*** GIVEN DATA

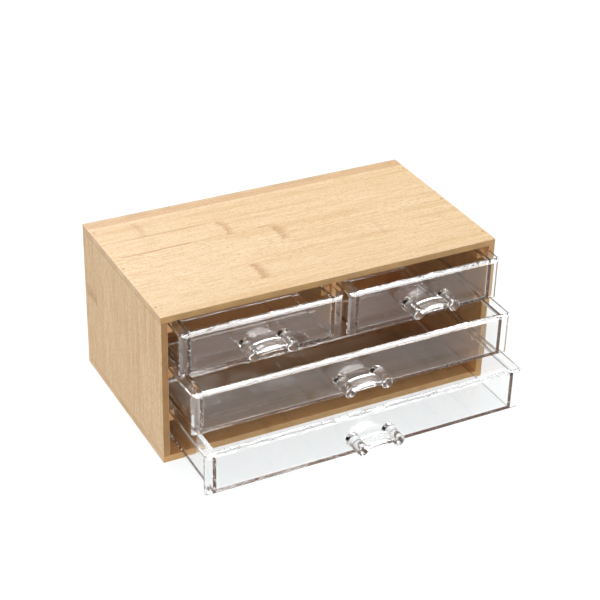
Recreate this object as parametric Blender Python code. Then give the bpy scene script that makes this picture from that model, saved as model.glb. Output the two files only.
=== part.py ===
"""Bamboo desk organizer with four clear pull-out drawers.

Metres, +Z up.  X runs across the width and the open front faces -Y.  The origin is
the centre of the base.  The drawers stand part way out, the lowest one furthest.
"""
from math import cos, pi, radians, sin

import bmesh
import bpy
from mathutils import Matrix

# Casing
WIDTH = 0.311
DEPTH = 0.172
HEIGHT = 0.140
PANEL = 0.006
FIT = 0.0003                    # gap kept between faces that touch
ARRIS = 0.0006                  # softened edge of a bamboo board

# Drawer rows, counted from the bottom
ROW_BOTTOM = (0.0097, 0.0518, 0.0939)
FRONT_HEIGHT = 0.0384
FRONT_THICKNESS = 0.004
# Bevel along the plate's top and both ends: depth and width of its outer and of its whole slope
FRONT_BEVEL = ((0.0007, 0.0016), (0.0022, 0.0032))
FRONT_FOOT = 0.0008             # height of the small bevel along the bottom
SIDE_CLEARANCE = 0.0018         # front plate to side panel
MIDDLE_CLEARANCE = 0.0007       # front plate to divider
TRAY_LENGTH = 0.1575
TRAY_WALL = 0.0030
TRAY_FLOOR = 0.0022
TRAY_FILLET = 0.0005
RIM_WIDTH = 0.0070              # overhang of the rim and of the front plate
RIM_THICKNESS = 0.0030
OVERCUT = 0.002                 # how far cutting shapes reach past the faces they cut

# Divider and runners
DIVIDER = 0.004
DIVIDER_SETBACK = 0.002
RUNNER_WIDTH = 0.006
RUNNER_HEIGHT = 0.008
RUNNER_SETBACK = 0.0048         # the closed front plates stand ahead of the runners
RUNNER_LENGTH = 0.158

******

Output all of the data again, exactly.

ANSWER FOR THIS EXERCISE »
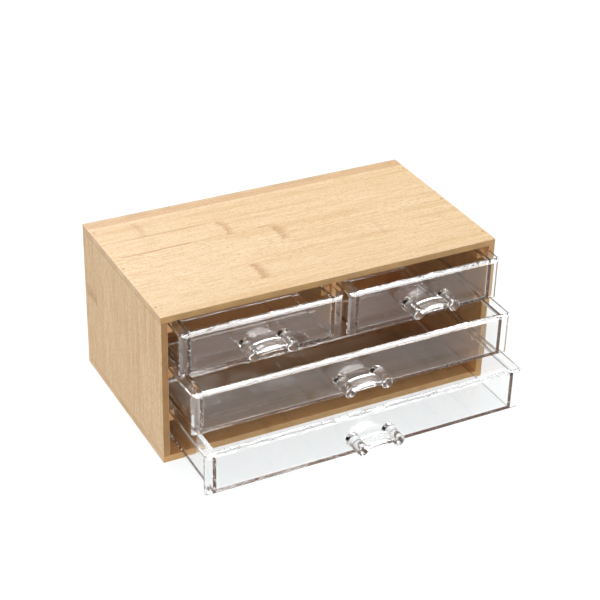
Recreate this object as parametric Blender Python code. Then give the bpy scene script that makes this picture from that model, saved as model.glb. Output the two files only.
=== part.py ===
"""Bamboo desk organizer with four clear pull-out drawers.

Metres, +Z up.  X runs across the width and the open front faces -Y.  The origin is
the centre of the base.  The drawers stand part way out, the lowest one furthest.
"""
from math import cos, pi, radians, sin

import bmesh
import bpy
from mathutils import Matrix

# Casing
WIDTH = 0.311
DEPTH = 0.172
HEIGHT = 0.140
PANEL = 0.006
FIT = 0.0003                    # gap kept between faces that touch
ARRIS = 0.0006                  # softened edge of a bamboo board

# Drawer rows, counted from the bottom
ROW_BOTTOM = (0.0097, 0.0518, 0.0939)
FRONT_HEIGHT = 0.0384
FRONT_THICKNESS = 0.004
# Bevel along the plate's top and both ends: depth and width of its outer and of its whole slope
FRONT_BEVEL = ((0.0007, 0.0016), (0.0022, 0.0032))
FRONT_FOOT = 0.0008             # height of the small bevel along the bottom
SIDE_CLEARANCE = 0.0018         # front plate to side panel
MIDDLE_CLEARANCE = 0.0007       # front plate to divider
TRAY_LENGTH = 0.1575
TRAY_WALL = 0.0030
TRAY_FLOOR = 0.0022
TRAY_FILLET = 0.0005
RIM_WIDTH = 0.0070              # overhang of the rim and of the front plate
RIM_THICKNESS = 0.0030
OVERCUT = 0.002                 # how far cutting shapes reach past the faces they cut

# Divider and runners
DIVIDER = 0.004
DIVIDER_SETBACK = 0.002
RUNNER_WIDTH = 0.006
RUNNER_HEIGHT = 0.008
RUNNER_SETBACK = 0.0048         # the closed front plates stand ahead of the runners
RUNNER_LENGTH = 0.158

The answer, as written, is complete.